To ensure fairness in banking, protect banks from political pressure
Washington Examiner
David Isben
September 20, 2025
A segment of the right has developed a growing suspicion of financial institutions. This group views any announcement or policy change by banks with skepticism, even when such policies actually work to expand access for, and protect the interests of, conservatives.
These suspicions are not unfounded. It has been widely reported that many banks took missteps, not only in response to changing markets, but also to changing pressures from Washington. However, the notion that these missteps are driven by systemic political discrimination among financial institutions is categorically false.
The reality is more straightforward. Banks are businesses first and foremost. The idea that these profit-seeking institutions would purposely exclude large segments of revenue-generating customers defies logic, not to mention free-market principles. They are required by law to weigh the risks in every decision they make, including determining who they can and cannot do business with. They are also required to “show their work” and defend their decisions to regulators, who may have different points of view.
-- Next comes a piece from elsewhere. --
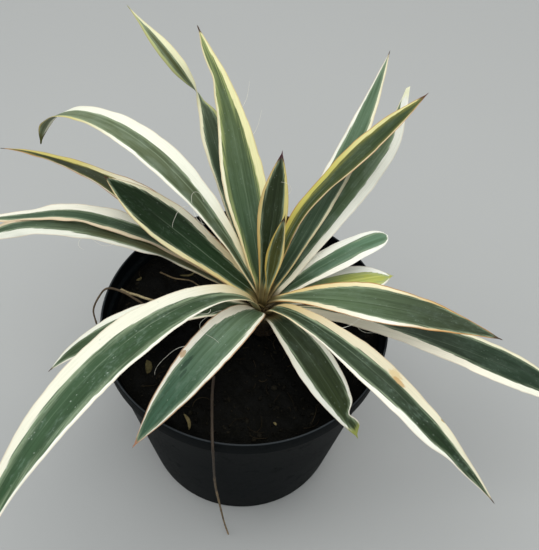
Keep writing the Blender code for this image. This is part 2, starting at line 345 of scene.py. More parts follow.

That’s where the idea of regulatory risk comes into play.
For more than a decade, the government imposed its own subjective views on banks by exploiting vague “reputation risk” loopholes to evaluate and ‘grade’ financial institutions. When regulators would signal that an otherwise law-abiding institution, customer or sector could harm a bank’s reputation, it created a stigma that the banks could not afford to ignore given the potential for heavy costs and legal exposure.
In the Obama years, that regulatory leverage became explicit. Under Operation Choke Point, the Justice Department and the FDIC pushed banks out of whole categories of lawful business they labeled as “high risk.” A congressional investigation uncovered thousands of records showing how government pressure was used to deliver policy outcomes favored by the White House but never authorized by Congress. It was a stark lesson in what happens when subjective standards meet enormous supervisory power. Banks are unfairly pressured, and it could result in a decision the bank otherwise would not have made to protect the firm from steep penalties.
The pattern did not end with a new administration. Under Biden, similarly broad interagency statements about digital assets coincided with widespread account closures and refusals. Whether one is in favor of crypto or not is beside the point. Markets should never be governed by ambiguous statements from unelected officials.
President Trump’s executive order stops this government overreach into our business and financial activities. It directs federal banking agencies to strip reputational risk and equivalent concepts from guidance and exams and to build a government-wide strategy that prevents debanking.
These are smart policy solutions that will right the wrongs of previous administrations and ensure regulators cannot exploit bad policy to weaponize America’s financial system for political purposes.
Even after acknowledging the regulatory forces in Washington driving the issue, some critics still insist that banks dropped certain customers because of ideological biases and then placed the blame on regulators. Such a charge ignores the exposure banks assume when they take on a new client, retain an existing client or exit someone they should not have — only to find out years later they got it wrong. Every potential mistake invites lawsuits, political scrutiny, and lost revenue.
Congress and the Administration must take steps to stop regulatory overreach and abuse of power, fix bad policies that drove unnecessary account closures, and ensure no bank makes decisions for political or religious reasons. At the same time, banks must be able to consider all business risk — from operational, to credit, to litigation and even reputational, because it all impacts their business. It is important that banks are protected to make independent decisions that are in the best interest of their clients, shareholders and the firm itself.
These efforts will level the playing field, no matter who sits in the White House. Americans are best supported by a financial system that serves customers, follows the law, is insulated from government weaponization for political purposes and ensures banks — not bureaucrats — are making business decisions.
Now is the time to modernize the rules so ideology cannot masquerade as supervision and to let banks compete to serve everyone.
David Ibsen is executive director of Americans for Free Markets (AFFM).